L’établissement d’une place forte , à l’entrée du lac , était donc une priorité .Le Castillo de San Felipe a été construit au début du 17ème siècle pour protéger les propriétés coloniales des attaques des pirates. Pour défendre ce trafic maritime intense, le château fut le siège de nombreux combats jusqu'au 18 ème siècle.
Castillo San Felipe de Lara
Sur la trace des pirates , l’équipage de Madgic monte à bord d’une lancha et remonte le Rio Dulce sur quelques kilomètres pour atteindre le pied du fort à portée de feu des douze canons .
Le parc bien entretenu invite à parcourir les bords du Rio et du Lac .Du haut des nombreuses tours de guets, le lac Izabal dévoile ses dégradés de couleurs brumeuses.

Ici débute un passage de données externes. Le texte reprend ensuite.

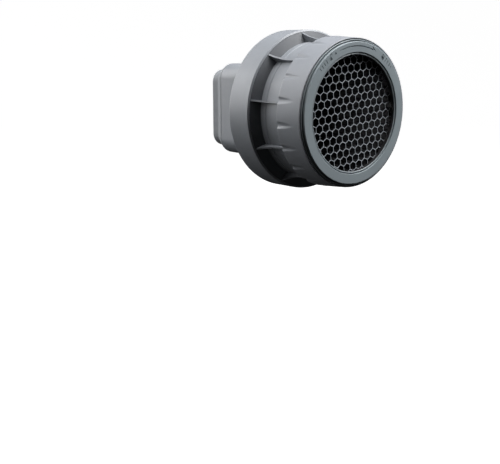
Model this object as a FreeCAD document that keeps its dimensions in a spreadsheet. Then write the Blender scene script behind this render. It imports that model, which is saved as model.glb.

Castillo San Felipe et lago Izabal
Petite question d’écologie ?
Les pneus peints en vert sont-ils meilleurs pour l’environnement ?
Le véritable problème pour le lac est la mine de nickel qui pollue insidieusement ses eaux.
Depuis 2002 ,les associations de défense de l’environnement tirent le signal d’alarme .En ce début d’année , le Ministerio del Ambiente reconnait la « contamination » et la prolifératIon d’algues perturbant l’écosystème .
Mais les locaux n’ont pas attendu ni les résultats des tests ni les déclarations , ils étaient déjà au courant : l’eau n’est plus aussi belle qu’avant …
Sur le chemin du retour , pélicans , cormorans et iguanes saluent avec indifférence la lancha en route vers Nanajuana Marina.